WHAT TO DO:
Nothing should be output except the lines from the one containing "screw_head_r = 7.6;" through the one containing "for node in", both ends included, each repeated exactly.
■ ■ ■ ■
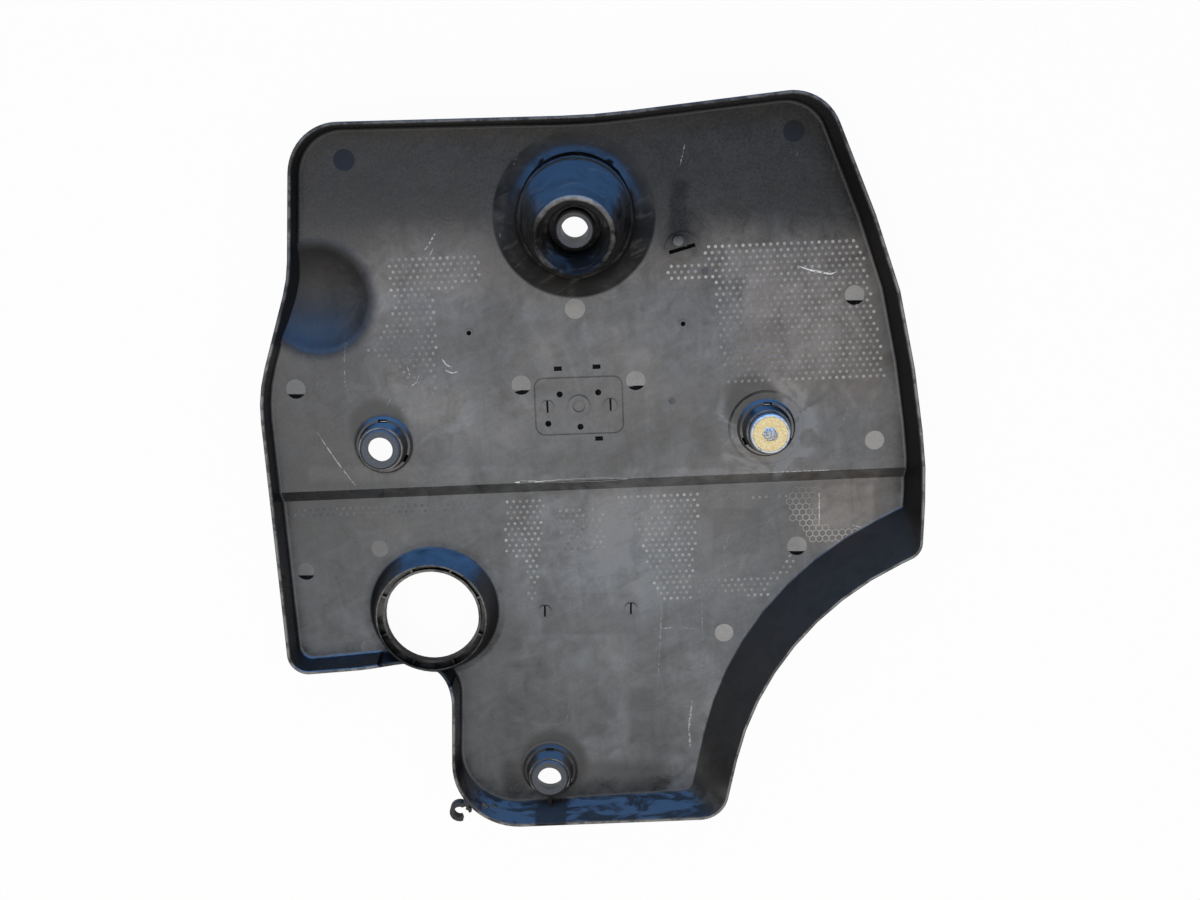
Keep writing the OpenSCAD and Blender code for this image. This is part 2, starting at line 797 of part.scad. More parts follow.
bush_relief_r = 11.4;
module boss_bush(place, deck_z, h) {
    in_frame()
        at_boss(place, deck_z)
            translate([0, 0, boss_seat(h)])
                bush(bush_bore_r, bush_relief_r, bush_land, boss_neck_r - bush_gap,
                     boss_pocket_r - bush_gap, bush_head, boss_seat_t, boss_pocket_r - 0.5);
}

tower_head_r = 13.2;
module tower_bush() {
    color("#1b1b1c")
        in_frame()
            at_tower()
                translate([0, 0, tower_seat_h])
                    difference() {
                        bush(tower_bore_r - cut, tower_bore_r - cut, tower_seat_t, tower_neck_r - bush_gap,
                             tower_head_r, tower_bush_head, tower_seat_t, tower_head_r);
                        translate([0, 0, -bush_foot - bush_gap - cut])
                            cylinder(r = tower_bore_r, h = bush_foot + tower_seat_t + tower_bush_head + 3);
                    }
}

module left_bush() {
    color("#1b1b1c") boss_bush(left_boss, 0, left_boss_h);
}

module bottom_bush() {
    color("#1b1b1c") boss_bush(bottom_boss, -step_drop, bottom_boss_h);
}

// The right bush carries a sleeve in place of a plain bore
sleeve_wall = 3.4;
right_bush_rise = 1;
sleeve_neck_r = sleeve_r - sleeve_wall;
right_head_h = bush_head + right_bush_rise;
module right_bush() {
    color("#1b1b1c")
        in_frame()
            at_boss(right_boss, 0)
                translate([0, 0, boss_seat(right_boss_h)])
                    difference() {
                        bush(sleeve_neck_r - cut, sleeve_neck_r - cut, boss_seat_t, boss_neck_r - bush_gap,
                             boss_pocket_r - bush_gap, right_head_h, boss_seat_t, boss_pocket_r - 0.5);
                        translate([0, 0, -bush_foot - bush_gap - cut])
                            cylinder(r = sleeve_neck_r + bush_gap, h = bush_foot + boss_seat_t + right_head_h + 3);
                    }
}

right_seat_z = boss_seat(right_boss_h);
screw_gap = 0.2;
module screw_sleeve() {
    color("#c9cbcc")
        in_frame()
            at_boss(right_boss, right_seat_z)
                difference() {
                    rotate_extrude()
                        polygon([
                            [0, -bush_foot], [sleeve_neck_r, -bush_foot],
                            [sleeve_neck_r, boss_seat_t + right_head_h + bush_gap],
                            [sleeve_r, boss_seat_t + right_head_h + bush_gap],
                            [sleeve_r, sleeve_h - 0.6], [sleeve_r - 0.6, sleeve_h], [0, sleeve_h]
                        ]);
                    translate([0, 0, sleeve_h - washer_t])
                        cylinder(r = washer_r + screw_gap, h = washer_t + cut);
                    translate([0, 0, -bush_foot - cut])
                        cylinder(r = screw_r + screw_gap, h = sleeve_h + bush_foot + 2 * cut);
                }
}

module screw_washer() {
    color("#e0cc8c")
        in_frame()
            at_boss(right_boss, right_seat_z + sleeve_h - washer_t)
                difference() {
                    cylinder(r = washer_r, h = washer_t);
                    translate([0, 0, -cut])
                        cylinder(r = screw_r + screw_gap, h = washer_t + 2 * cut);
                }
}

screw_head_r = 7.6;
screw_head_h = 5;
screw_rise = 1.6;
module captive_screw() {
    low = -bush_foot - screw_head_h;
    color("#a9abad")
        in_frame()
            at_boss(right_boss, right_seat_z)
                rotate_extrude()
                    polygon([
                        [0, low], [screw_head_r - 0.6, low], [screw_head_r, low + 0.6],
                        [screw_head_r, -bush_foot - 0.05], [screw_r, -bush_foot - 0.05],
                        [screw_r, sleeve_h + screw_rise - 1], [screw_r - 0.8, sleeve_h + screw_rise],
                        [0, sleeve_h + screw_rise]
                    ]);
}

cover_shell();
tower_bush();
left_bush();
bottom_bush();
right_bush();
screw_sleeve();
screw_washer();
captive_screw();
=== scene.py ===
"""Worn moulded engine cover, seen from its inside: finishes, moulding marks, rubbed and scuffed plastic,
painted shade and highlights, and a plain studio.

Lengths are metres unless a name ends in _MM. Places on the cover are given in millimetres from the
same datum as its drawing, near the middle of the cover on the upper deck's inner face.
"""

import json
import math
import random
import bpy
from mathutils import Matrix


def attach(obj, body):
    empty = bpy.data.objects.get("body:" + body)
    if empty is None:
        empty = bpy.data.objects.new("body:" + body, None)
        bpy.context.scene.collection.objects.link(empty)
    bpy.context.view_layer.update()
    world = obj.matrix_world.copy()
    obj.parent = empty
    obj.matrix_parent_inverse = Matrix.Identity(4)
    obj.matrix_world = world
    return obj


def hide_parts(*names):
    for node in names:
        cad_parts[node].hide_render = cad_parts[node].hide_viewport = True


bl_info = {
    "name": "Engine Cover Dresser",
    "version": (1, 0, 0),
    "blender": (4, 5, 0),
    "location": "View3D > Sidebar > Engine cover",
    "description": "Dresses a moulded engine cover with worn plastic, rubber, plating and moulding marks",
    "category": "Object",
}

import bmesh
import bpy
from bpy.props import FloatProperty, FloatVectorProperty, IntProperty, PointerProperty
from bpy.types import Operator, Panel, PropertyGroup
from mathutils import Matrix, Vector, noise

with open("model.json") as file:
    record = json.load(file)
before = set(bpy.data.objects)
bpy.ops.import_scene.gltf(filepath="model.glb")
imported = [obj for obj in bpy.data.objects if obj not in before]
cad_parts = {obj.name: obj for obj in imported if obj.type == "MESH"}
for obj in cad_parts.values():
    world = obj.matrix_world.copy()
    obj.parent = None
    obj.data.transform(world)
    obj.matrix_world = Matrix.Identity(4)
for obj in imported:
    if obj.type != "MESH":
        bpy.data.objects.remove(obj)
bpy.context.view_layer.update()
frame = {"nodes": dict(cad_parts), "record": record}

MM = 0.001
MOUNTS = {mount["name"]: Vector(mount["pos_m"]) for mount in frame["record"]["mounts"]}
LEFT_FIXING_MM = Vector((-155, 4, 17.05))
DATUM = MOUNTS["left_fixing"] - LEFT_FIXING_MM * MM
BODY = "root"

STEP_Y_MM = -22
STEP_SLOPE = math.tan(math.radians(2.4))
STEP_RUN_MM = 8.5
STEP_DROP_MM = 7

TOWER_MM = Vector((-18, 166))
TOWER_TIP_MM = Vector((-17, 153))
TOWER_FOOT_Y_MM = 165
TOWER_LEAN = math.radians(12)
BOWL_MM = Vector((-199, 108))
COLLAR_MM = Vector((-123, -122.5))
BOTTOM_BOSS_MM = Vector((-38, -251))
HOOK_MM = Vector((-105.3, -273.6))
LEFT_BOSS_MM = Vector((-155, 4))
RIGHT_BOSS_MM = Vector((119, 16.5))
SCREW_END_MM = 26.6
MARK_MM = 7
# How far each form reaches from its middle
BOWL_REACH_MM = 38
TOWER_REACH_MM = 55.5
TOWER_TIP_REACH_MM = 32
TOWER_HOLLOW_REACH_MM = 23
COLLAR_REACH_MM = 51
BOSS_REACH_MM = 25
HOOK_REACH_MM = 13
WHITE = (1, 1, 1, 1)


def place(x, y, z):
    """A point of the cover's datum, in metres in the frame."""
    return DATUM + Vector((x, y, z)) * MM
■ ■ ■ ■
RESPONSE TO THE EXERCISE:
screw_head_r = 7.6;
screw_head_h = 5;
screw_rise = 1.6;
module captive_screw() {
    low = -bush_foot - screw_head_h;
    color("#a9abad")
        in_frame()
            at_boss(right_boss, right_seat_z)
                rotate_extrude()
                    polygon([
                        [0, low], [screw_head_r - 0.6, low], [screw_head_r, low + 0.6],
                        [screw_head_r, -bush_foot - 0.05], [screw_r, -bush_foot - 0.05],
                        [screw_r, sleeve_h + screw_rise - 1], [screw_r - 0.8, sleeve_h + screw_rise],
                        [0, sleeve_h + screw_rise]
                    ]);
}

cover_shell();
tower_bush();
left_bush();
bottom_bush();
right_bush();
screw_sleeve();
screw_washer();
captive_screw();
=== scene.py ===
"""Worn moulded engine cover, seen from its inside: finishes, moulding marks, rubbed and scuffed plastic,
painted shade and highlights, and a plain studio.

Lengths are metres unless a name ends in _MM. Places on the cover are given in millimetres from the
same datum as its drawing, near the middle of the cover on the upper deck's inner face.
"""

import json
import math
import random
import bpy
from mathutils import Matrix


def attach(obj, body):
    empty = bpy.data.objects.get("body:" + body)
    if empty is None:
        empty = bpy.data.objects.new("body:" + body, None)
        bpy.context.scene.collection.objects.link(empty)
    bpy.context.view_layer.update()
    world = obj.matrix_world.copy()
    obj.parent = empty
    obj.matrix_parent_inverse = Matrix.Identity(4)
    obj.matrix_world = world
    return obj


def hide_parts(*names):
    for node in names:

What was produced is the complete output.